In 79 of those 101 total cases, Neubauer joined the majority in ruling in favor of a Kranz client. In 31 of those rulings, Neubauer herself wrote the majority opinion.
Wisconsin’s Code of Judicial Conduct provides that “a judge shall recuse himself or herself in a proceeding when the facts and circumstances the judge knows or reasonably should know establish [that] the judge knows that he or she, individually or as a fiduciary, or the judge’s spouse or minor child wherever residing, or any other member of the judge’s family residing in the judge’s household has an economic interest in the subject matter in controversy or in a party to the proceeding.”
After Neubauer was first appointed to the Court of Appeals in late 2007 she disclosed her Kranz’s clients in 2008 and 2009 on her annual statements of economic interest. However, starting in 2010 she stopped disclosing those customers, checking a box on the statements indicating that her husband stopped telling her who Kranz’s customers were.
It is therefore unclear whether Kranz clients listed in Neubauer’s 2009 financial interest statements were still Kranz clients when Neubauer sat on cases involving them. It is also unclear how much of a “financial interest” Kranz had in those clients since Neubauer was not required to disclose how much business Kranz did with each of its customers.

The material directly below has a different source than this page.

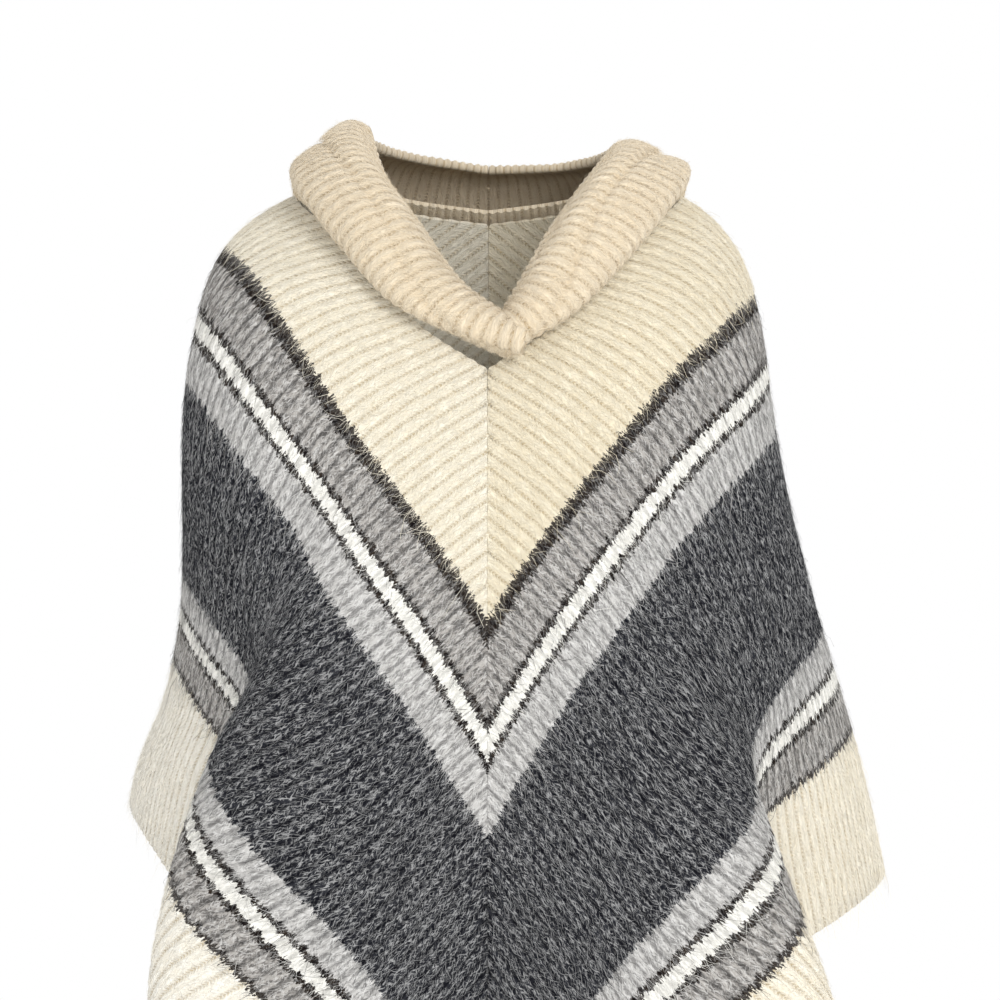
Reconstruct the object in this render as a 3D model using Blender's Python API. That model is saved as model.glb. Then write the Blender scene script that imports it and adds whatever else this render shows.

The Neubauer campaign has not yet responded to a request for comment, but Neubauer herself has been highly critical of a 2010 Wisconsin Supreme Court rule that essentially allows judges to decide for themselves whether they must recuse themselves from cases–even if a donor to the judge’s campaign is a party.
“This [rule] is a really important issue for our state and it goes to the same issues associated with this election,” she said during a recent debate, “and that is how do we ensure that our public has confidence in our judiciary; that it is truly the independent, impartial third branch [of government] that is there for our people.”
Neubauer has been the beneficiary of hundreds of thousands of dollars of special interest money, including $350,000 from a group headed by former U.S. Attorney General Eric Holder and $100,000 from Planned Parenthood.
“The Neubauer family has a thirty-year track record of playing politics to gain influence, even leaving the public in the dark regarding countless potential conflicts of interest,” said Hagedorn campaign manager Stephan Thompson. “Wisconsin deserves a Justice who they can hold to the highest ethical standard, and it’s clear the only choice is Brian Hagedorn.”
In an interview with The Devil’s Advocates Radio Show earlier this month, Neubauer expressed support for changing Wisconsin’s rules for judicial recusals.